■ **Work to do**:
Spot every line with the word "from" and return it.

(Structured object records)
·····

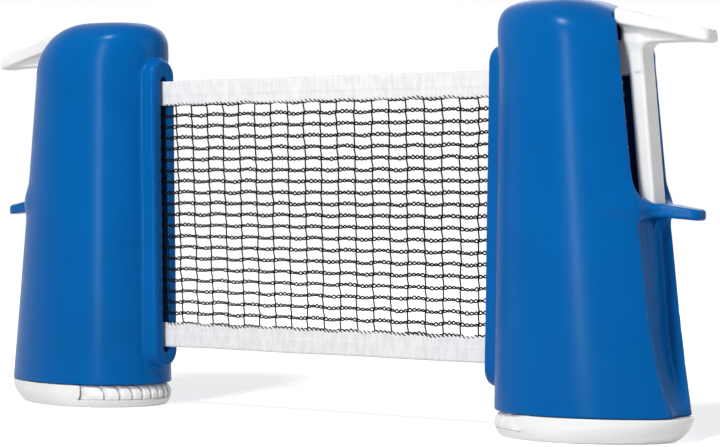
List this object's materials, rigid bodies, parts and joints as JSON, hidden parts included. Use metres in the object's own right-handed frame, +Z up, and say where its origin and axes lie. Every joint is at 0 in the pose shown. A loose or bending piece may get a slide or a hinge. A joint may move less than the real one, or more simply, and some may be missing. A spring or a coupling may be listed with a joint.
{
  "type": "table tennis net",
  "caption": "Retractable table tennis net on clamp posts with squeeze levers, ribbed clamping feet and sprung rollers that take in a black mesh band with white taped edges.",
  "frame": {"origin": "ground line under the middle of the net, midway between the posts", "axes": "+X along the net towards the right post, +Y away from the front, +Z up"},
  "size_m": [0.4144, 0.064, 0.1946],
  "materials": {
    "blue_plastic": "satin moulded",
    "white_plastic": "satin moulded",
    "steel": "drawn and zinc plated",
    "rubber": "matt",
    "net_cord": "knitted cord",
    "net_tape": "knitted tape"
  },
  "bodies": {
    "left_post": {"left_shell_front": "blue_plastic", "left_shell_back": "blue_plastic", "left_shell_screws": "steel", "left_jaw_pad": "rubber", "left_clamp_spring": "steel", "left_top_bush": "white_plastic", "left_bottom_bush": "white_plastic", "left_rewind_spring": "steel"},
    "left_clamp": {"left_squeeze_lever": "white_plastic", "left_push_rod": "steel", "left_foot": "white_plastic", "left_foot_pad": "white_plastic", "left_foot_screw": "steel"},
    "left_reel": {"left_roller_core": "white_plastic", "left_roller_axle": "steel", "left_wound_net": "net_cord"},
    "right_post": {"right_shell_front": "blue_plastic", "right_shell_back": "blue_plastic", "right_shell_screws": "steel", "right_jaw_pad": "rubber", "right_clamp_spring": "steel", "right_top_bush": "white_plastic", "right_bottom_bush": "white_plastic", "right_rewind_spring": "steel"},
    "right_clamp": {"right_squeeze_lever": "white_plastic", "right_push_rod": "steel", "right_foot": "white_plastic", "right_foot_pad": "white_plastic", "right_foot_screw": "steel"},
    "right_reel": {"right_roller_core": "white_plastic", "right_roller_axle": "steel", "right_wound_net": "net_cord"},
    "net": {"net_mesh": "net_cord", "net_top_tape": "net_tape", "net_bottom_tape": "net_tape"}
  },
  "joints": [
    {"name": "left_payout", "type": "slide", "parent": "left_post", "child": "net", "axis": [1, 0, 0], "range_m": [-0.045, 0.75], "deforming": ["net_mesh", "net_top_tape", "net_bottom_tape"]},
    {"name": "right_payout", "type": "slide", "parent": "net", "child": "right_post", "axis": [1, 0, 0], "range_m": [-0.045, 0.75], "deforming": ["net_mesh", "net_top_tape", "net_bottom_tape"]},
    {"name": "left_squeeze", "type": "slide", "parent": "left_post", "child": "left_clamp", "axis": [-0.0941, 0, -0.9956], "range_m": [0, 0.055], "stiffness_N_per_m": 800, "springref_m": -0.02, "deforming": ["left_clamp_spring"]},
    {"name": "left_reel_spin", "type": "hinge", "parent": "left_post", "child": "left_reel", "pos_m": [-0.1257, -0.0111, 0.09], "axis": [0, 0, 1], "continuous": true, "deforming": ["left_rewind_spring"]},
    {"name": "right_squeeze", "type": "slide", "parent": "right_post", "child": "right_clamp", "axis": [0.0941, 0, -0.9956], "range_m": [0, 0.055], "stiffness_N_per_m": 800, "springref_m": -0.02, "deforming": ["right_clamp_spring"]},
    {"name": "right_reel_spin", "type": "hinge", "parent": "right_post", "child": "right_reel", "pos_m": [0.1257, -0.0111, 0.09], "axis": [0, 0, 1], "continuous": true, "deforming": ["right_rewind_spring"]}
  ],
  "couplings": [
    {"joint": "left_reel_spin", "follows": "left_payout", "rad_per_m": -90},
    {"joint": "right_reel_spin", "follows": "right_payout", "rad_per_m": 90}
  ]
}
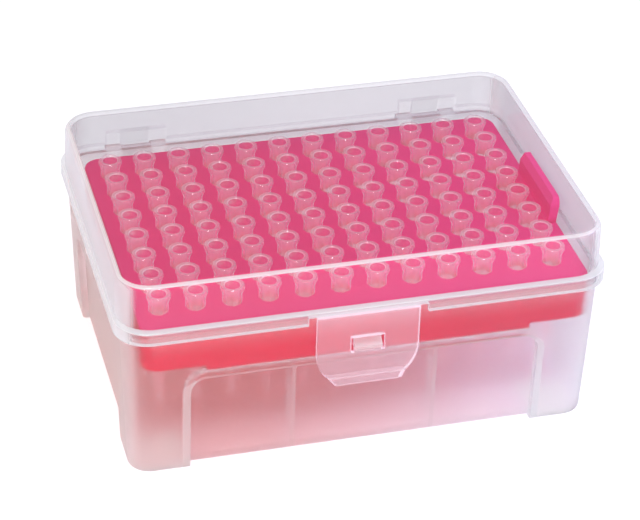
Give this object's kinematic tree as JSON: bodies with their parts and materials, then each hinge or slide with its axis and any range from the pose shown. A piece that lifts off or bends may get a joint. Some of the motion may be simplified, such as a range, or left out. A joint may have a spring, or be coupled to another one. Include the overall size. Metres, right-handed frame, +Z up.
{
  "type": "pipette tip box",
  "caption": "Rectangular laboratory box with a clear hinged lid, a front latch and a lift-out rack that holds a full grid of small pipette tips.",
  "frame": {"origin": "middle of the surface that the four corner feet stand on", "axes": "+X along the long side towards the rack's grip tab, -Y towards the latch at the front, +Y towards the hinges, +Z up"},
  "size_m": [0.1224, 0.0928, 0.0547],
  "materials": {
    "frosted_polypropylene": "translucent natural polypropylene, lightly frosted",
    "clear_polypropylene": "clarified polypropylene, smooth",
    "latch_polypropylene": "clarified polypropylene, smooth",
    "pink_polypropylene": "opaque pink polypropylene, satin gloss",
    "tip_polypropylene": "clear polypropylene, polished"
  },
  "bodies": {
    "box": {"base": "frosted_polypropylene", "tip_rack": "pink_polypropylene", "tips_column_01_front": "tip_polypropylene", "tips_column_01_back": "tip_polypropylene", "tips_column_02_front": "tip_polypropylene", "tips_column_02_back": "tip_polypropylene", "tips_column_03_front": "tip_polypropylene", "tips_column_03_back": "tip_polypropylene", "tips_column_04_front": "tip_polypropylene", "tips_column_04_back": "tip_polypropylene", "tips_column_05_front": "tip_polypropylene", "tips_column_05_back": "tip_polypropylene", "tips_column_06_front": "tip_polypropylene", "tips_column_06_back": "tip_polypropylene", "tips_column_07_front": "tip_polypropylene", "tips_column_07_back": "tip_polypropylene", "tips_column_08_front": "tip_polypropylene", "tips_column_08_back": "tip_polypropylene", "tips_column_09_front": "tip_polypropylene", "tips_column_09_back": "tip_polypropylene", "tips_column_10_front": "tip_polypropylene", "tips_column_10_back": "tip_polypropylene", "tips_column_11_front": "tip_polypropylene", "tips_column_11_back": "tip_polypropylene", "tips_column_12_front": "tip_polypropylene", "tips_column_12_back": "tip_polypropylene"},
    "lid": {"lid": "clear_polypropylene"},
    "latch": {"latch": "latch_polypropylene"}
  },
  "joints": [
    {"name": "lid_hinge", "type": "hinge", "parent": "box", "child": "lid", "pos_m": [0, 0.0452, 0.0401], "axis": [-1, 0, 0], "range_deg": [0, 105]},
    {"name": "latch_hinge", "type": "hinge", "parent": "lid", "child": "latch", "pos_m": [0, -0.044, 0.04115], "axis": [-1, 0, 0], "range_deg": [0, 90]}
  ]
}
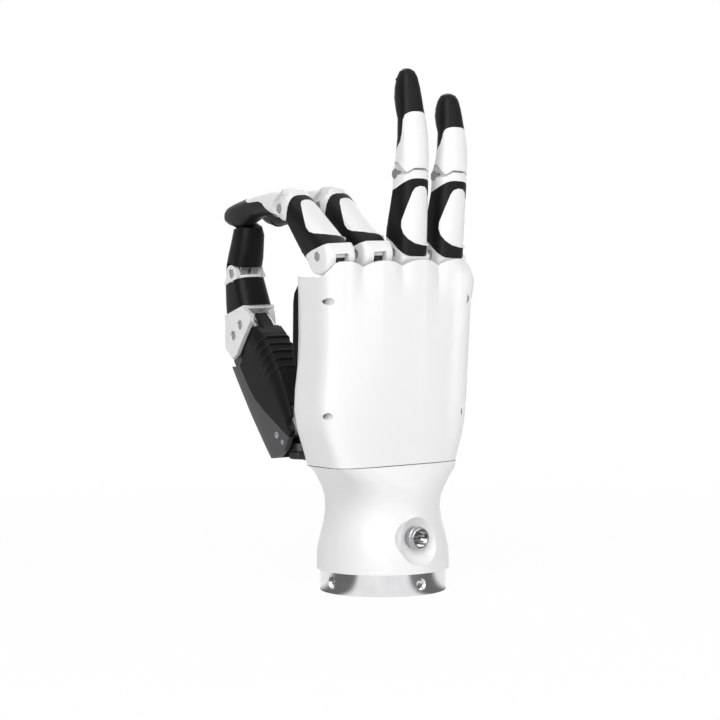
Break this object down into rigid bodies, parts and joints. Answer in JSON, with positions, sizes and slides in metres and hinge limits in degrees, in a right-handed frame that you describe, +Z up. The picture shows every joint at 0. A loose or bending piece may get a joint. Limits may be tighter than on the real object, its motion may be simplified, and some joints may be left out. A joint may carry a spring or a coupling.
{
  "type": "robot hand",
  "caption": "Dexterous right robot hand with coupled finger joints, a swinging linkage-driven thumb, white covers, black skins and a wrist flange.",
  "frame": {"origin": "centre of the wrist flange's lower face, on the axis of its socket", "axes": "+Z up along the fingers, +X towards the little finger, +Y out of the palm side"},
  "size_m": [0.08, 0.0957, 0.226],
  "materials": {
    "white_shell": "semi-gloss moulding",
    "black_skin": "satin soft skin",
    "grey_shell": "satin moulding",
    "dark_frame": "moulded",
    "machined_metal": "bead-blasted, clear anodised",
    "steel": "turned",
    "motor_can": "drawn can",
    "gearbox_brass": "turned",
    "contact_gold": "plated",
    "board_green": "solder mask"
  },
  "bodies": {
    "palm": {"wrist_flange": "machined_metal", "wrist_cuff": "white_shell", "connector_barrel": "steel", "connector_insert": "dark_frame", "connector_pins": "contact_gold", "back_cover": "white_shell", "palm_cover": "white_shell", "palm_pad": "black_skin", "cover_screws": "steel", "palm_frame": "dark_frame", "control_board": "board_green", "finger_motors": "motor_can", "finger_gearboxes": "gearbox_brass", "finger_lead_screws": "steel", "thumb_mount": "dark_frame"},
    "index_proximal": {"index_frame": "white_shell", "index_sleeve": "black_skin", "index_knuckle_pin": "steel", "index_middle_pin": "steel"},
    "index_distal": {"index_tip_frame": "dark_frame", "index_tip_shell": "white_shell", "index_tip_pad": "black_skin"},
    "middle_proximal": {"middle_frame": "white_shell", "middle_sleeve": "black_skin", "middle_knuckle_pin": "steel", "middle_middle_pin": "steel"},
    "middle_distal": {"middle_tip_frame": "dark_frame", "middle_tip_shell": "white_shell", "middle_tip_pad": "black_skin"},
    "ring_proximal": {"ring_frame": "white_shell", "ring_sleeve": "black_skin", "ring_knuckle_pin": "steel", "ring_middle_pin": "steel"},
    "ring_distal": {"ring_tip_frame": "dark_frame", "ring_tip_shell": "white_shell", "ring_tip_pad": "black_skin"},
    "little_proximal": {"little_frame": "white_shell", "little_sleeve": "black_skin", "little_knuckle_pin": "steel", "little_middle_pin": "steel"},
    "little_distal": {"little_tip_frame": "dark_frame", "little_tip_shell": "white_shell", "little_tip_pad": "black_skin"},
    "thumb_swivel_joint": {"thumb_swivel": "machined_metal", "thumb_swivel_pin": "steel"},
    "thumb_root": {"thumb_root_pin": "steel", "thumb_back_shell": "grey_shell", "thumb_front_shell": "black_skin", "thumb_screws": "steel", "thumb_root_frame": "machined_metal", "thumb_motor": "motor_can"},
    "thumb_link": {"thumb_push_link": "machined_metal"},
    "thumb_middle": {"thumb_bracket": "white_shell", "thumb_mid_cover": "black_skin", "thumb_mid_pin": "steel", "thumb_link_pin": "steel", "thumb_last_pin": "steel"},
    "thumb_end": {"thumb_tip_frame": "machined_metal", "thumb_tip_pad": "black_skin"}
  },
  "joints": [
    {"name": "index_knuckle", "type": "hinge", "parent": "palm", "child": "index_proximal", "pos_m": [-0.035, -0.0115, 0.146], "axis": [-0.9997, 0, -0.0227], "range_deg": [-53.5, 0]},
    {"name": "index_middle_joint", "type": "hinge", "parent": "index_proximal", "child": "index_distal", "pos_m": [-0.03546, 0.01583, 0.16622], "axis": [-0.9997, 0, -0.0227], "range_deg": [-38.1, 0]},
    {"name": "middle_knuckle", "type": "hinge", "parent": "palm", "child": "middle_proximal", "pos_m": [-0.015, -0.0115, 0.1466], "axis": [-1, 0, 0], "range_deg": [-53.5, 41.5]},
    {"name": "middle_middle_joint", "type": "hinge", "parent": "middle_proximal", "child": "middle_distal", "pos_m": [-0.015, 0.01583, 0.16682], "axis": [-1, 0, 0], "range_deg": [-38.1, 29.6]},
    {"name": "ring_knuckle", "type": "hinge", "parent": "palm", "child": "ring_proximal", "pos_m": [0.005, -0.0115, 0.1464], "axis": [-0.9995, 0, 0.0332], "range_deg": [0, 95]},
    {"name": "ring_middle_joint", "type": "hinge", "parent": "ring_proximal", "child": "ring_distal", "pos_m": [0.00613, -0.0115, 0.18038], "axis": [-0.9995, 0, 0.0332], "range_deg": [0, 67.5]},
    {"name": "little_knuckle", "type": "hinge", "parent": "palm", "child": "little_proximal", "pos_m": [0.025, -0.0115, 0.1452], "axis": [-0.9978, 0, 0.0663], "range_deg": [0, 90]},
    {"name": "little_middle_joint", "type": "hinge", "parent": "little_proximal", "child": "little_distal", "pos_m": [0.02725, -0.0115, 0.17913], "axis": [-0.9978, 0, 0.0663], "range_deg": [0, 64]},
    {"name": "thumb_swing", "type": "hinge", "parent": "palm", "child": "thumb_swivel_joint", "pos_m": [-0.0325, 0.015, 0.061], "axis": [0, 0, 1], "range_deg": [0, 75]},
    {"name": "thumb_bend", "type": "hinge", "parent": "thumb_swivel_joint", "child": "thumb_root", "pos_m": [-0.0325, 0.015, 0.071], "axis": [1, 0, 0], "range_deg": [-12.7, 0]},
    {"name": "thumb_link_slide", "type": "slide", "parent": "thumb_root", "child": "thumb_link", "axis": [0, 0.6252, 0.7804], "range_m": [-0.0026, 0]},
    {"name": "thumb_middle_joint", "type": "hinge", "parent": "thumb_root", "child": "thumb_middle", "pos_m": [-0.0325, 0.05001, 0.1147], "axis": [1, 0, 0], "range_deg": [-20.4, 0]},
    {"name": "thumb_end_joint", "type": "hinge", "parent": "thumb_middle", "child": "thumb_end", "pos_m": [-0.0325, 0.05762, 0.13705], "axis": [1, 0, 0], "range_deg": [-15.3, 0]}
  ],
  "couplings": [
    {"joint": "index_middle_joint", "follows": "index_knuckle", "ratio": 0.71},
    {"joint": "middle_middle_joint", "follows": "middle_knuckle", "ratio": 0.71},
    {"joint": "ring_middle_joint", "follows": "ring_knuckle", "ratio": 0.71},
    {"joint": "little_middle_joint", "follows": "little_knuckle", "ratio": 0.71},
    {"joint": "thumb_link_slide", "follows": "thumb_bend", "m_per_rad": 0.01119},
    {"joint": "thumb_middle_joint", "follows": "thumb_bend", "ratio": 1.6},
    {"joint": "thumb_end_joint", "follows": "thumb_bend", "ratio": 1.2}
  ]
}
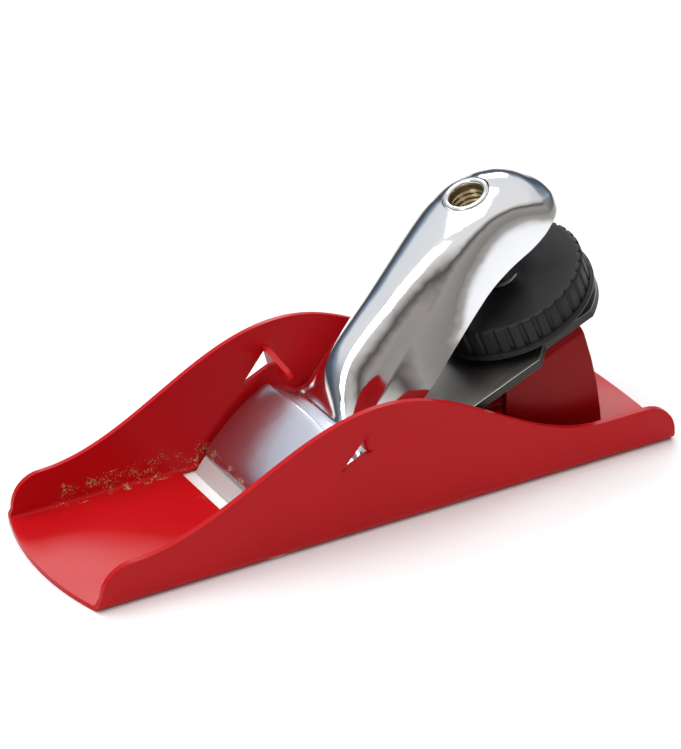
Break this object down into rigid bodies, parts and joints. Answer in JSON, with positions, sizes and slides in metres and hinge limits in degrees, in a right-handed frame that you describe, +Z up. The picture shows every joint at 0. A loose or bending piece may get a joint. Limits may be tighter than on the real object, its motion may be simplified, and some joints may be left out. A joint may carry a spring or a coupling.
{
  "type": "hand plane",
  "caption": "Small pressed-steel block plane: red sole with curved side walls, bevel-up iron, chromed lever cap tightened by a black thumbwheel screw.",
  "frame": {"origin": "on the resting plane of the sole, under the middle of the plane's bounding box", "axes": "+X from the toe to the heel, +Y across the sole towards the plane's left side looking along +X, +Z up"},
  "size_m": [0.1452, 0.0454, 0.0645],
  "materials": {
    "enamel": "glossy red enamel",
    "tool_steel": "ground and blued grey steel",
    "chrome": "polished chrome plate",
    "bush_steel": "zinc passivated",
    "zinc_steel": "zinc plated",
    "rivet_steel": "painted over with the body",
    "black_plastic": "satin black moulding"
  },
  "bodies": {
    "sole": {"body_shell": "enamel", "frog_bracket": "enamel", "frog_rivet_1": "rivet_steel", "frog_rivet_2": "rivet_steel", "frog_rivet_3": "rivet_steel", "frog_rivet_4": "rivet_steel"},
    "iron": {"cutting_iron": "tool_steel"},
    "cap": {"lever_cap": "chrome", "threaded_bush": "bush_steel"},
    "foot": {"pressure_foot": "zinc_steel"},
    "wheel": {"thumbwheel": "black_plastic", "clamp_screw": "zinc_steel"}
  },
  "joints": [
    {"name": "iron_slide", "type": "slide", "parent": "sole", "child": "iron", "axis": [0.9219, 0, 0.3875], "range_m": [-0.0008, 0.006]},
    {"name": "cap_rock", "type": "hinge", "parent": "sole", "child": "cap", "pos_m": [-0.00516, 0, 0.02068], "axis": [0, 1, 0], "range_deg": [0, 2.1]},
    {"name": "foot_travel", "type": "slide", "parent": "cap", "child": "foot", "axis": [-0.3875, 0, 0.9219], "range_m": [0, 0.002]},
    {"name": "thumbwheel_spin", "type": "hinge", "parent": "foot", "child": "wheel", "pos_m": [0.04034, 0, 0.03656], "axis": [-0.3875, 0, 0.9219], "range_deg": [0, 580]}
  ],
  "couplings": [
    {"joint": "thumbwheel_spin", "follows": "foot_travel", "rad_per_m": 5026.5},
    {"joint": "cap_rock", "follows": "foot_travel", "rad_per_m": 18.018}
  ]
}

·····

■ **Written solution**:
  "frame": {"origin": "ground line under the middle of the net, midway between the posts", "axes": "+X along the net towards the right post, +Y away from the front, +Z up"},
Give this object's kinematic tree as JSON: bodies with their parts and materials, then each hinge or slide with its axis and any range from the pose shown. A piece that lifts off or bends may get a joint. Some of the motion may be simplified, such as a range, or left out. A joint may have a spring, or be coupled to another one. Include the overall size. Metres, right-handed frame, +Z up.
  "frame": {"origin": "on the resting plane of the sole, under the middle of the plane's bounding box", "axes": "+X from the toe to the heel, +Y across the sole towards the plane's left side looking along +X, +Z up"},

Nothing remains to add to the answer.